Человек этот я. А вода та беда,
А с бедой лебеда, в лебеде невода,
А скалы уж пляшут деревья схватив.
И речка летит, стреляя в залив,
И речка стреляет сквозь годы собою,
И речка гремит и машет водою.
И берег тоскует, водой пообедав,
И берег трясется, разлуку отведав.
И вместе с бедой стремится туда;
Где вместе с бедой стремится вода,
Где вместе с бедой несется вода,
Где вместе с разлукой трясется беда. (без даты)

Или таких:

Анна, Анна, я тебе не ванна
Чтоб в меня ложиться, чтоб во мне купаться.
Анна, Анна ты найди болвана
Чтоб над ним глумиться, чтобы издеваться. (1942)
Или таких:
Глаз олений замер
Ум тюлений умер.
Гром трясется в небе.
Кровь несется в бабе. (1942)

«Обериутские стихи» — скажет по быстрому взгляду практически всякий. В некотором смысле это даже правильно. Язык, оказавшийся для Геннадия Гора единственно возможным в блокадном Ленинграде, был «обериутским» — но в очень расширенном и даже, я бы рискнул сказать, поверхностном смысле. В «поверхностном» — в смысле грунтовки поверхности языка. Под ней — другой материал. Поэтический синтаксис, «законы соединения слов» Хармса и Введенского использованы как будто полностью, и даже «наполнение», т. е. слова, отчасти тоже их. Но только отчасти. Как справедливо отмечает в своей статье Петер Урбан (xiii), и фольклорно-хлебниковская компонента в них достаточно заметна. Третьей составляющей (Урбаном по ее неожидаемости не замеченной) оказывается (парадоксальным образом — не только парадоксальным, но и прямым образом переработанный) Мандельштам:

Как яблоко крутое воздух летний
И вздох, как день и шаг тысячелетье.
Я в мире медленном живу и любопытном
И конь как Тициан рисует мне копытом
То небо, то огромную Венеру, то горы
То деревья, большие и прохладные… (1942) —

переходящий, натурально, в Заболоцкого. С удивительной и подозрительной естественностью (xiv).

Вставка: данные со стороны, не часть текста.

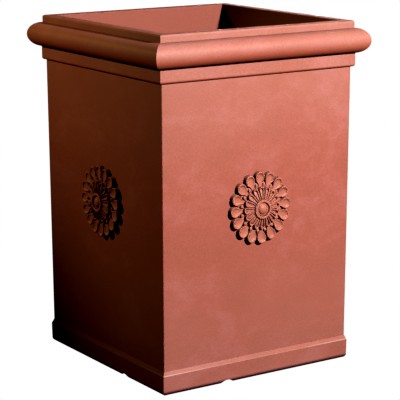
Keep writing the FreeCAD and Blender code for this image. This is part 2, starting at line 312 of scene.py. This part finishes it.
def turned(part, degrees):
    """A (points, faces) part turned about Z."""
    points, faces = part
    angle = math.radians(degrees)
    turn = np.array([[math.cos(angle), -math.sin(angle), 0],
                     [math.sin(angle), math.cos(angle), 0],
                     [0, 0, 1]])
    return np.asarray(points) @ turn.T, faces


def lathe(profile):
    """Solid of revolution about Z from (radius, z) points that start and end on the axis."""
    rings = profile[1:-1]
    points = [(0, 0, profile[0][1])]
    for radius, z in rings:
        for step in range(FACETS):
            angle = 2 * math.pi * step / FACETS
            points.append((radius * math.cos(angle), radius * math.sin(angle), z))
    points.append((0, 0, profile[-1][1]))
    faces = []
    last = len(points) - 1
    for step in range(FACETS):
        after = (step + 1) % FACETS
        faces.append((0, 1 + after, 1 + step))
        for ring in range(len(rings) - 1):
            low = 1 + ring * FACETS
            high = low + FACETS
            faces.append((low + step, low + after, high + after, high + step))
        top = 1 + (len(rings) - 1) * FACETS
        faces.append((top + step, top + after, last))
    return points, faces


def smooth_step(low, high, start, end):
    """A function from y to a height, which passes smoothly from low at start to high at end."""
    def height(y):
        share = min(max((y - start) / (end - start), 0.0), 1.0)
        share = share * share * (3 - 2 * share)
        return low + (high - low) * share
    return height


def half_outline(flank, head, centre, reach):
    """Right-hand half of a petal's outline, from its root round to its tip.

    It stops short of the centre line, because the left half repeats each of its points.
    """
    made = list(flank)
    for step in range(TIP_POINTS):
        angle = math.radians(90 * step / TIP_QUARTER)
        made.append((head * math.cos(angle), centre + (reach - centre) * math.sin(angle)))
    return made


def cupped_petal(foot, crest, spine, rim, floor, wall, bowl):
    """A closed petal along +Y whose wall rises and rounds over to a crest round a hollow.

    foot and crest hold matching right-hand points of the outline, at the wall and on the crest.
    spine gives, for each, the y that the hollow closes in on. rim and floor give heights for a y.
    wall holds (share of the way from foot to crest, share of the crest's height). bowl holds
    (share of the way in, share of the hollow's depth that is left).
    """
    count = len(foot)
    outline = [(*low, *high, inner) for low, high, inner in zip(foot, crest, spine)]
    outline += [(-low_x, low_y, -high_x, high_y, inner)
                for low_x, low_y, high_x, high_y, inner in reversed(outline)]
    total = len(outline)
    points = []
    for inward, upward in wall:
        for low_x, low_y, high_x, high_y, inner in outline:
            points.append((low_x + (high_x - low_x) * inward, low_y + (high_y - low_y) * inward,
                           rim(high_y) * upward))
    for share, left in bowl:
        for low_x, low_y, high_x, high_y, inner in outline:
            y = high_y + (inner - high_y) * share
            points.append((high_x * (1 - share), y, floor(y) + (rim(high_y) - floor(y)) * left))
    levels = len(wall) + len(bowl)
    faces = []
    for level in range(levels - 1):
        for step in range(total):
            here = level * total + step
            after = level * total + (step + 1) % total
            faces.append((here, after, after + total, here + total))
    top = (levels - 1) * total
    for step in range(count - 1):
        across = total - 1 - step
        faces.append((top + step, top + step + 1, top + across - 1, top + across))
        faces.append((step + 1, step, across, across - 1))
    return points, faces


def rounded_wall(straight, inward, steps):
    """Wall that rises steeply to a share of its height, moving inward a little, then rounds over."""
    made = [(0.0, 0.0), (inward, straight)]
    for step in range(1, steps + 1):
        turn = math.radians(90 * step / steps)
        made.append((inward + (1 - inward) * (1 - math.cos(turn)),
                     straight + (1 - straight) * math.sin(turn)))
    return made


# How far a hollow has come in, and the share of its depth that is left there. A ridge isn't hollow.
CUP = [(0.05, 0.985), (0.11, 0.90), (0.18, 0.72), (0.26, 0.49), (0.35, 0.29), (0.46, 0.15),
       (0.60, 0.06), (0.76, 0.02), (0.91, 0.005), (0.99, 0.0)]
CHANNEL = [(0.20, 1.0), (0.34, 0.95), (0.42, 0.78), (0.49, 0.40), (0.56, 0.12), (0.66, 0.03),
           (0.82, 0.01), (0.98, 0.0)]
RIDGE = [(0.3, 1.0), (0.6, 1.0), (0.97, 1.0)]


def spoon_petal():
    """Outer petal: a narrow neck that opens into a round, cupped head."""
    foot = half_outline([(4.6, 34.0), (4.3, 40.0), (4.3, 44.0), (5.1, 47.4), (7.1, 50.4),
                         (9.3, 53.4), (10.7, 57.0)], 11.2, 61.0, 72.2)
    crest = half_outline([(3.2, 34.0), (2.9, 40.0), (2.9, 44.4), (3.8, 48.2), (5.8, 51.4),
                          (8.0, 54.4), (9.3, 57.4)], 9.7, 60.0, 69.7)
    spine = [y + (58.6 - y) * 0.12 for x, y in crest[:-TIP_POINTS]]
    spine += [58.4 + 0.25 * step for step in range(TIP_POINTS)]
    rim = smooth_step(7.0, 9.4, 44, 66)
    floor = smooth_step(6.9, 6.3, 44, 56)
    return cupped_petal(foot, crest, spine, rim, floor, rounded_wall(0.80, 0.30, 6), CUP)


def daisy_petal():
    """Inner petal: a long loop, its raised border round a narrow channel."""
    foot = half_outline([(1.8, 14.0), (2.45, 18.0), (3.25, 22.5), (4.05, 27.0), (4.85, 31.0),
                         (5.6, 34.0)], 6.1, 36.2, 42.3)
    crest = half_outline([(1.5, 14.0), (2.1, 18.0), (2.9, 22.5), (3.7, 27.0), (4.5, 31.0),
                          (5.2, 33.8)], 5.6, 36.0, 41.6)
    spine = [y + 0.2 for x, y in crest[:-TIP_POINTS]]
    spine += [34.6 + 0.3 * step for step in range(TIP_POINTS)]
    rim = smooth_step(15.2, 12.8, 14, 42)
    floor = smooth_step(10.6, 8.2, 16, 40)
    return cupped_petal(foot, crest, spine, rim, floor, rounded_wall(0.88, 0.5, 4), CHANNEL)


def leaf_tip():
    """Small rounded leaf that shows between two outer petals' necks."""
    foot = [(4.4, 34.0), (4.2, 40.0), (3.6, 43.0), (3.5, 45.6), (2.9, 47.8), (1.0, 49.2)]
    crest = [(3.8, 34.0), (3.4, 39.6), (2.6, 42.6), (2.5, 45.2), (2.0, 47.0), (0.6, 48.1)]
    spine = [34.4, 39.8, 42.8, 44.4, 45.6, 46.4]
    ridge = smooth_step(6.6, 8.6, 40, 45)
    return cupped_petal(foot, crest, spine, ridge, ridge, rounded_wall(0.6, 0.3, 5), RIDGE)


def arc_points(centre, radius, start, end, count):
    """(radius, z) points of an arc between two angles, in degrees."""
    made = []
    for step in range(count + 1):
        angle = math.radians(start + (end - start) * step / count)
        made.append((centre[0] + radius * math.cos(angle), centre[1] + radius * math.sin(angle)))
    return made


def ring_and_boss():
    """Rounded ring round a domed boss, turned on the casting's axis and set off its centre."""
    profile = [(0, 8.0), (19.1, 8.0), (19.1, 15.4)]
    profile += arc_points((17.5, 15.6), 1.6, 0, 90, 6)
    profile += arc_points((15.2, 15.9), 1.3, 90, 180, 5)
    profile += [(13.9, 12.6), (13.6, 11.6), (12.4, 11.5)]
    for degrees in range(0, 90, 9):
        angle = math.radians(degrees)
        profile.append((11.1 * math.cos(angle), 11.5 + 6.9 * math.sin(angle)))
    profile.append((0, 18.4))
    points, faces = lathe(profile)
    return np.asarray(points) + (0, RING_DROP, 0), faces


def rosette_mesh():
    """The cast rosette in its own frame: its back at Z 0, its face towards +Z, in millimetres."""
    hub = [(0, 0), (52.0, 0), (51.4, 2.8), (49.6, 4.4), (45.0, 5.3), (39.6, 5.8), (38.6, 6.6),
           (37.4, 8.4), (35.0, 10.0), (30.0, 11.4), (14.0, 13.9), (0, 13.9)]
    parts = [lathe(hub)]
    for step in range(PETALS):
        parts.append(turned(spoon_petal(), 360 * step / PETALS))
        parts.append(turned(leaf_tip(), 360 * (step + 0.5) / PETALS))
        parts.append(turned(daisy_petal(), 360 * step / PETALS))
    parts.append(ring_and_boss())
    return turned(gather(parts), CASTING_TURN)


def on_wall(side):
    """The move that takes a rosette to its side of the shell."""
    turn = Matrix.Rotation(math.radians(90 * SIDES.index(side)), 4, "Z")
    place = Matrix.Translation((0, -WALL_HALF, ROSETTE_HEIGHT))
    stand = Matrix.Rotation(math.radians(90) + WALL_LEAN, 4, "X")
    return turn @ place @ stand


rosette_points, rosette_faces = rosette_mesh()
for side in SIDES:
    rosette = mesh_object(f"rosette_{side}_cast", rosette_points, rosette_faces, ORNAMENT_RESIN)
    rosette.data.transform(on_wall(side))
    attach(rosette, "root")
    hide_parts(f"rosette_{side}")

dress("body_shell", SHELL_RESIN)
dress("plinth", PLINTH_RESIN)
dress("cornice", MOULDING_RESIN)
dress("drain_floor", SHELL_RESIN)
dress("rosette_screws", SCREW_STEEL)


# Stage

def stage_floor():
    """A wide floor that the camera sees as white and that throws little light back."""
    mesh = bpy.data.meshes.new("floor")
    half = FLOOR_HALF
    mesh.from_pydata([(-half, -half, 0), (half, -half, 0), (half, half, 0), (-half, half, 0)],
                     [], [(0, 1, 2, 3)])
    made = place_object("floor", mesh)
    nodes = Nodes("floor_white")
    nodes.shader.inputs["Base Color"].default_value = (0.05, 0.05, 0.05, 1)
    nodes.shader.inputs["Roughness"].default_value = 0.9
    bright = nodes.add("ShaderNodeEmission", Color=(1, 1, 1, 1), Strength=1.0)
    light_path = nodes.add("ShaderNodeLightPath")
    pick = nodes.add("ShaderNodeMixShader")
    nodes.join((light_path, "Is Camera Ray"), pick, 0)
    nodes.join((nodes.shader, 0), pick, 1)
    nodes.join((bright, 0), pick, 2)
    nodes.join((pick, 0), nodes.tree.nodes["Material Output"], "Surface")
    mesh.materials.append(nodes.material)


def aim(thing, place, target):
    """Stand a light or a camera in its place and turn it to its target."""
    thing.location = place
    thing.rotation_mode = "QUATERNION"
    thing.rotation_quaternion = (Vector(target) - Vector(place)).to_track_quat("-Z", "Y")


def shine(light, energy, colour, place, target):
    """Hang a light that gives direct light alone, so that shadows stay black."""
    light.energy = energy
    light.color = colour
    light.cycles.max_bounces = 0
    made = place_object(light.name, light)
    made.visible_camera = False
    aim(made, place, target)


def area_light(name, width, length, **how):
    """Soft light from a rectangle."""
    light = bpy.data.lights.new(name, "AREA")
    light.shape = "RECTANGLE"
    light.size = width
    light.size_y = length
    shine(light, **how)


def spot_light(name, cone, fade, radius, **how):
    """Light in a cone, given in degrees, whose strength fades over an outer share of it."""
    light = bpy.data.lights.new(name, "SPOT")
    light.spot_size = math.radians(cone)
    light.spot_blend = fade
    light.shadow_soft_size = radius
    shine(light, **how)


def camera():
    """The camera that the photograph was matched with."""
    data = bpy.data.cameras.new("camera")
    data.sensor_width = CAMERA_FILM
    data.lens = CAMERA_LENS
    data.clip_end = 200.0
    made = place_object("camera", data)
    azimuth = math.radians(CAMERA_AZIMUTH)
    elevation = math.radians(CAMERA_ELEVATION)
    roll = Matrix.Rotation(math.radians(CAMERA_ROLL), 3, "Z").to_quaternion()
    back = Vector((-math.sin(azimuth) * math.cos(elevation),
                   -math.cos(azimuth) * math.cos(elevation), math.sin(elevation)))
    target = Vector(CAMERA_TARGET)
    aim(made, target + back * CAMERA_DISTANCE, target)
    made.rotation_quaternion = made.rotation_quaternion @ roll
    bpy.context.scene.camera = made


def camera_response(settings):
    """The contrast of the photograph: deep shades and a steeper scale than the plain view has."""
    settings.view_transform = "Standard"
    settings.gamma = 0.667
    settings.use_curve_mapping = True
    settings.curve_mapping.black_level = (0.009, 0.017, 0.010)
    settings.curve_mapping.update()


stage_floor()
camera()
area_light("key", width=0.16, length=0.16, energy=116, colour=(1.0, 0.98, 0.97),
           place=(0.48, -2.63, 1.76), target=(0.0, -0.22, 0.40))
spot_light("fill", cone=38, fade=1.0, radius=0.03, energy=44.0, colour=(1.0, 0.76, 0.33),
           place=(-1.31, 0.79, 1.24), target=(-0.22, -0.02, 0.53))
area_light("back", width=0.8, length=0.5, energy=95, colour=(1.0, 0.96, 0.93),
           place=(1.70, 1.90, 0.56), target=(0.0, 0.0, 0.34))
spot_light("well", cone=11.2, fade=0.6, radius=0.05, energy=190, colour=(1.0, 0.96, 0.93),
           place=(0.0, 0.0, 2.60), target=(0.0, 0.0, 0.0))
world = bpy.data.worlds.new("studio")
world.use_nodes = True
world.node_tree.nodes["Background"].inputs["Color"].default_value = (1.0, 1.0, 1.0, 1)
world.node_tree.nodes["Background"].inputs["Strength"].default_value = WORLD_STRENGTH
bpy.context.scene.world = world
camera_response(bpy.context.scene.view_settings)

Принципиальным отличием стихов Гора является всепронизывающее «личное присутствие», человеческий образ, единый для всего корпуса «Блокады». И Хармс, и Введенский — в сущности, совершенно имперсональны, как имперсонален (т. е. различно персонален по каждому отдельно взятому тексту) был Пушкин, как имперсональны или — чтобы вернуться к популярному термину эстетики XIX в. — «объективны» были в наиболее значительных, натурфилософских пластах своего творчества Тютчев или Фет. Диоскуры Хармс и Введенский (и сами выбирайте, кто из них бог, а кто человек) были даже не продолжением, а последним окончанием и переходом за предел допустимого, вырождением и перерождением «пушкинской линии» русской литературы, того ее антропологического типа, что в «золотом веке» назывался «аристокрацией», а в «серебряном» — символизмом. Поэтому, кстати, так чужд и враждебен был им мир Гумилева, Ахматовой и Мандельштама, вывернувший из символизма на путь доверия и уважения к человеческой личности — прежде всего, к своей собственной, отдельно взятой. Акмеизм был побочным ростком, умным, чистым и здоровым буржуазным ответвлением, а прямым продлением (и завершением) линии «Пушкин — Тютчев / Фет — символизм» являлись, на самом-то деле, Хармс и Введенский. У них и не было никакой литературной личности в смысле самовысказывания, ей было просто неоткуда взяться: самовысказыванием они не занимались — через них высказывался объективный мир символов и идей. Личность постепенно заводил себе Заболоцкий — по мере своего отдаления от «Столбцов» (где была попытка последовательной объективизации социальной реальности) и продвижения к «человеческой речи». В полной мере она у него проявилась, можно сказать, только в лагере — «где-то в поле возле Магадана». Когда-то я уже, кажется, писал, что посадили раннего Заболоцкого (на самом деле, «среднего»), а выпустили — позднего.
Личность имелась и у Олейникова — чужого, приезжего, осваивающего «ленинградский модерн» (поскольку он был очень сложный человек со сложной биографией — то способами очень сложными, очень далекими от простодушных «поисков» юных пролетарских литераторов из чумандринского объединения «Смена») — казака-разбойника, циничного коммуниста, гения, но не «вырожденца» и не «безумца» (xv). Проблема Олейникова и состояла в том, что у него была личность, и он не знал, куда ее девать. Собственно, он ее стеснялся. Именно поэтому он сгустил и отстранил ее в издевательском образе идиота, а сам как бы встал рядом, неуязвимый, «никого не жалеющий». Любопытно, что под самый конец, незадолго до конца, Олейников решился. Последние его стихи написаны всерьез, и даже не от, а через себя. Он решился поставить личность — себя-говорящего — в центр стихотворения, написанного в деперсонализированном синтаксисе, разработанном «авторитетатми бессмыслицы» (xvi). И это удалось, хотя не должно было удастся. Тот же самый эффект — только с некоторым простодушием, Олейникову ни при каких обстоятельствах не свойственным, — в блокадных стихах Гора. И это уже означает многое — это означает возможность.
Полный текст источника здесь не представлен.